Copy every line of the material below word for word.
start Information supplied
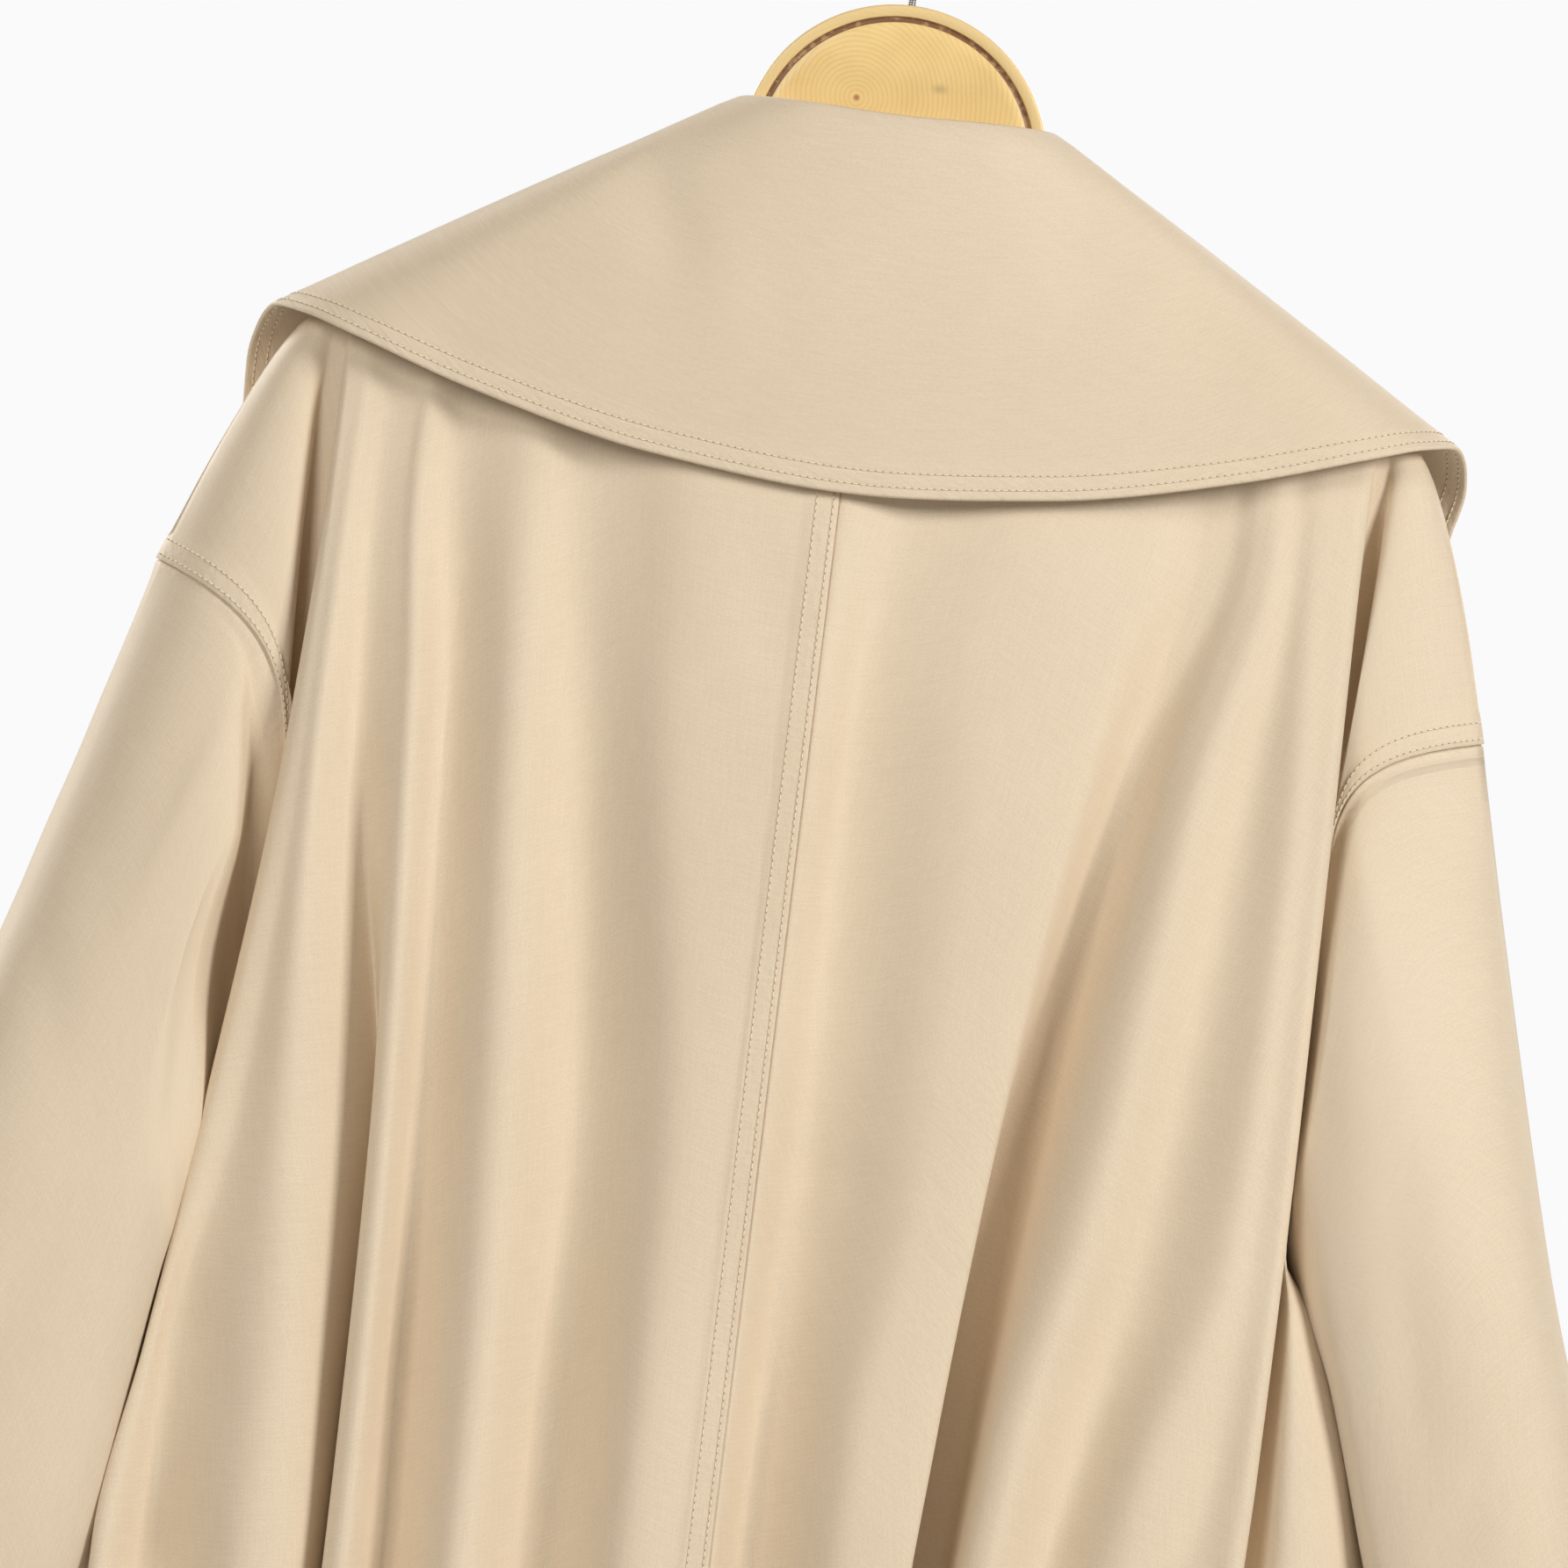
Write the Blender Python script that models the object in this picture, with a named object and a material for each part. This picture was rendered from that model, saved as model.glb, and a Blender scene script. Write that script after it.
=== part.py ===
"""A trench coat hanging on a round-plated wooden hanger, as closed solids, one for each sewn or hard piece.

Lengths are in millimetres until the last step. +Z is up, the coat's back faces +Y and its wearer's left is +X.
The origin is the place where the hook hangs, the highest point of its inner curve.

A panel of cloth is a grid of columns and rows. Columns run down the cloth, and are spaced by `along`, the
distance round the cloth from the panel's first edge. Rows are read by `down`, which is 0 at the shoulder seam,
1 at the level of the underarm, and grows by 1 for each FLARE_LENGTH below it. A column's `out` is its distance
from the middle of the coat, and its stand-out is how far it lies behind or before the flat of the hanger.
"""

import math

import bmesh
import bpy
import numpy as np

MM = 0.001

# Cloth
CLOTH = 1.6
COLLAR_CLOTH = 2.0
SEAM_GAP = 0.3

# The coat's heights and widths
UNDERARM_Z = -515.0
BELT_Z = -740.0
HEM_Z = -1250.0
FLARE_LENGTH = 400.0
NECK_HALF = 66.0
NECK_SIDE_Z = -112.0
NECK_BACK_Z = -123.0
NECK_DEPTH = 22.0
CENTRE_BACK_X = 5.0
FRONT_LAP = 65.0
LAP_TOP = -245.0
LAP_FADE = 40.0
BREAK_Z = -330.0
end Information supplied
● Response
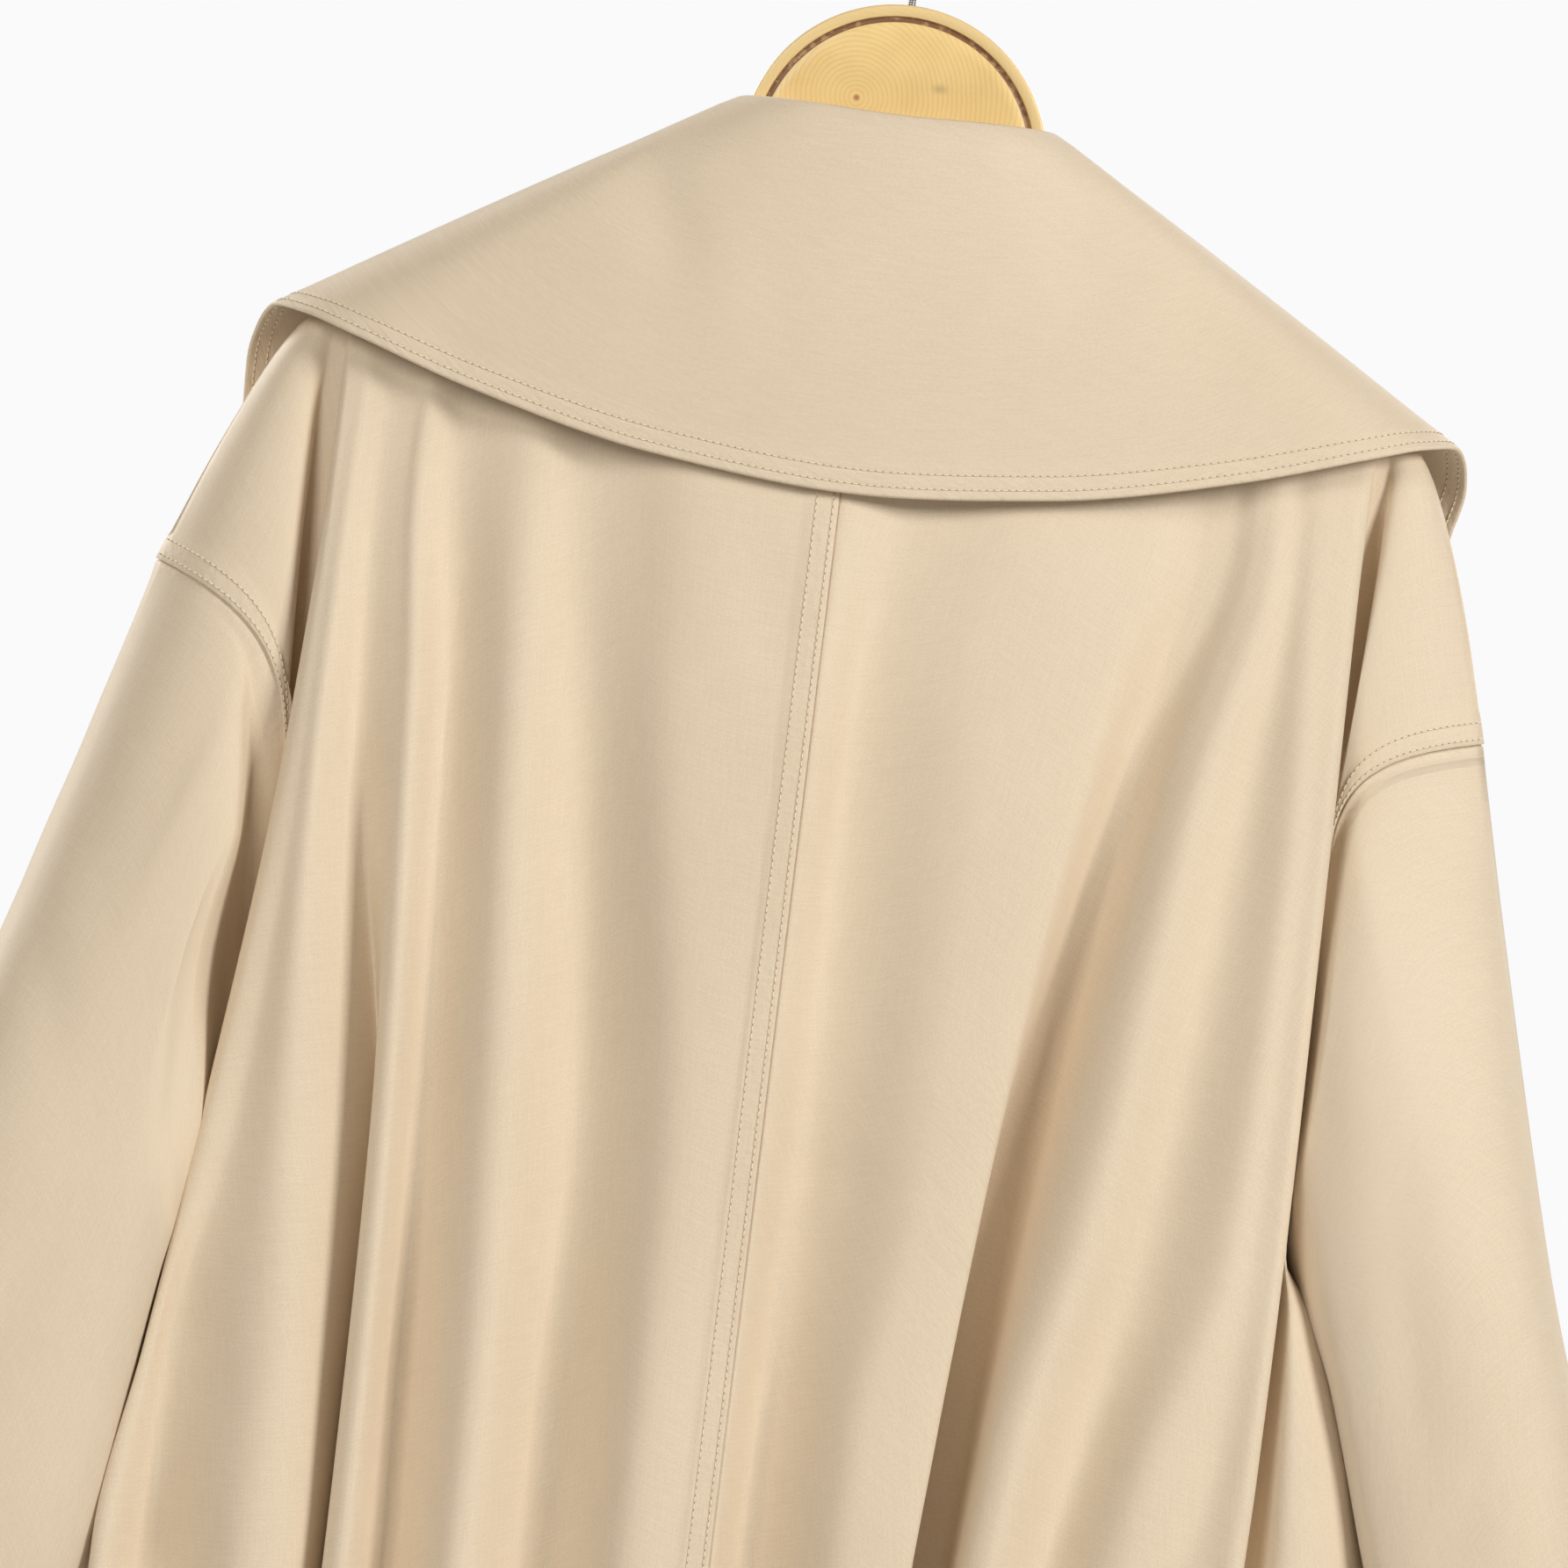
Write the Blender Python script that models the object in this picture, with a named object and a material for each part. This picture was rendered from that model, saved as model.glb, and a Blender scene script. Write that script after it.
=== part.py ===
"""A trench coat hanging on a round-plated wooden hanger, as closed solids, one for each sewn or hard piece.

Lengths are in millimetres until the last step. +Z is up, the coat's back faces +Y and its wearer's left is +X.
The origin is the place where the hook hangs, the highest point of its inner curve.

A panel of cloth is a grid of columns and rows. Columns run down the cloth, and are spaced by `along`, the
distance round the cloth from the panel's first edge. Rows are read by `down`, which is 0 at the shoulder seam,
1 at the level of the underarm, and grows by 1 for each FLARE_LENGTH below it. A column's `out` is its distance
from the middle of the coat, and its stand-out is how far it lies behind or before the flat of the hanger.
"""

import math

import bmesh
import bpy
import numpy as np

MM = 0.001

# Cloth
CLOTH = 1.6
COLLAR_CLOTH = 2.0
SEAM_GAP = 0.3

# The coat's heights and widths
UNDERARM_Z = -515.0
BELT_Z = -740.0
HEM_Z = -1250.0
FLARE_LENGTH = 400.0
NECK_HALF = 66.0
NECK_SIDE_Z = -112.0
NECK_BACK_Z = -123.0
NECK_DEPTH = 22.0
CENTRE_BACK_X = 5.0
FRONT_LAP = 65.0
LAP_TOP = -245.0
LAP_FADE = 40.0
BREAK_Z = -330.0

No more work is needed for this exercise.